I was in a purgatory of my own making: I had not asked for a decision timeline at the semi-finalist interview three weeks earlier. I tell friends, "Well, if I'm not in New Jersey by June 1st, I guess I'll know for sure whether I got it or not!" I have been refreshing my email every two hours. I at least got the dopamine hit of being announced as a semi-finalist on Instagram, something I didn't realize was a big deal until I learn how many people applied to this opportunity in the first place: 894. I'm one of 65 semi-finalists. With that reveal, I can more accurately assess how I should temper my expectations: there's no fuckin' way.

And today it arrives: the blessed rejection email. In it is a very nice note from one of the staff, some feedback I actually find helpful, and a sigh of relief because now I can start planning around that weekend.

It's still that Friday.

Six months earlier, I applied to one of my favorite kinds of playwriting opportunities, a set-it-and-forget-it. In this case, it was the Woodward/Newman Award, which I sent in around the same time as Premiere Stages, six months ago. It's one of those opportunities that it would be nice to get: three thousand dollars and a full production as part of their Mainstage theater season.

Set-it-and-forget-it opps are great because I don't refresh my email about it, however, the unexpected but inevitable reply can make a bad day worse, if you're not lucky.

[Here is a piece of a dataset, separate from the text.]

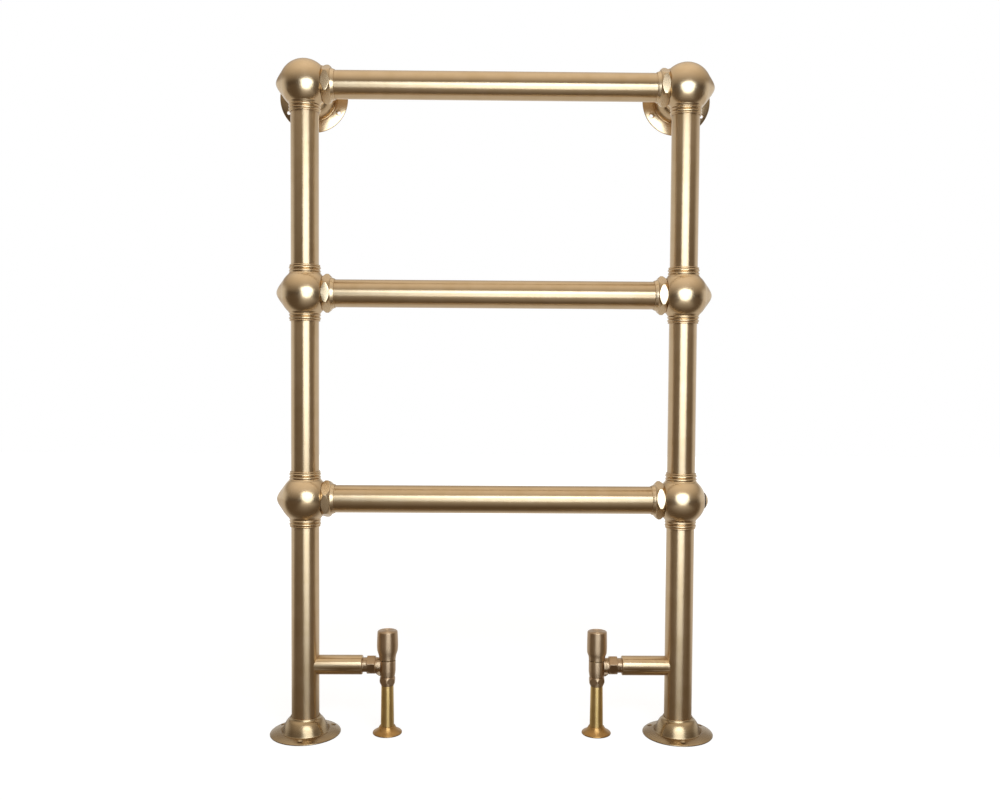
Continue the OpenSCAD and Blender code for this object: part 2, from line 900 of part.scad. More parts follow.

Most of the time it can be water off a duck's back, but I've been victim to stepping on my own landmines in the past. The only reason I keep doing it is that sometimes, very rarely, they come back with GOOD news, and let me tell you, I feel like a dog finding a loaded cheeseburger on the sidewalk on those days.

Two hours after I get the rejection email from Premiere Stages, I get another one from the Woodward/Newman Award. In this email, similarly, I find out how many people had applied: almost 3,000. In the email, they reassure me that, "resubmitting the same work is certainly permitted – play selection from such a large pool of entrants is never a perfect process and we recognize that great plays can (and inevitably do) fall through the cracks." I am not sure if this is supposed to make me feel better. I go back to not thinking about it.

It's two weeks earlier.

I forget why, but I'm looking up the Yale Drama Series Award. This one is a big one: $10,000 and a publishing deal at Yale Press. At the top of the webpage, it reads: "Yale University Press has made the difficult decision to conclude the Yale Drama Series Prize after the 2026 award year." I had applied for the 2026 award back in August 2025, where they told me I was one of 2,000 applicants. I felt like a passerby peering into a closed Macy's window display full of Successful Playwrights, looking at a scene where the mannequins are still there but the lights are off. I click to a different opportunity instead.

It's that Friday again.

Word has gotten out about the Yale Drama Series Award. I get DMs from friends, "did you see this?" Yeah, two weeks ago? Are we surprised? I was one of 3,000 applicants. I was one of 2,000 applicants. I was one of 65 semi-finalists. All of us scrabbling like dogs at a tall, tall fence.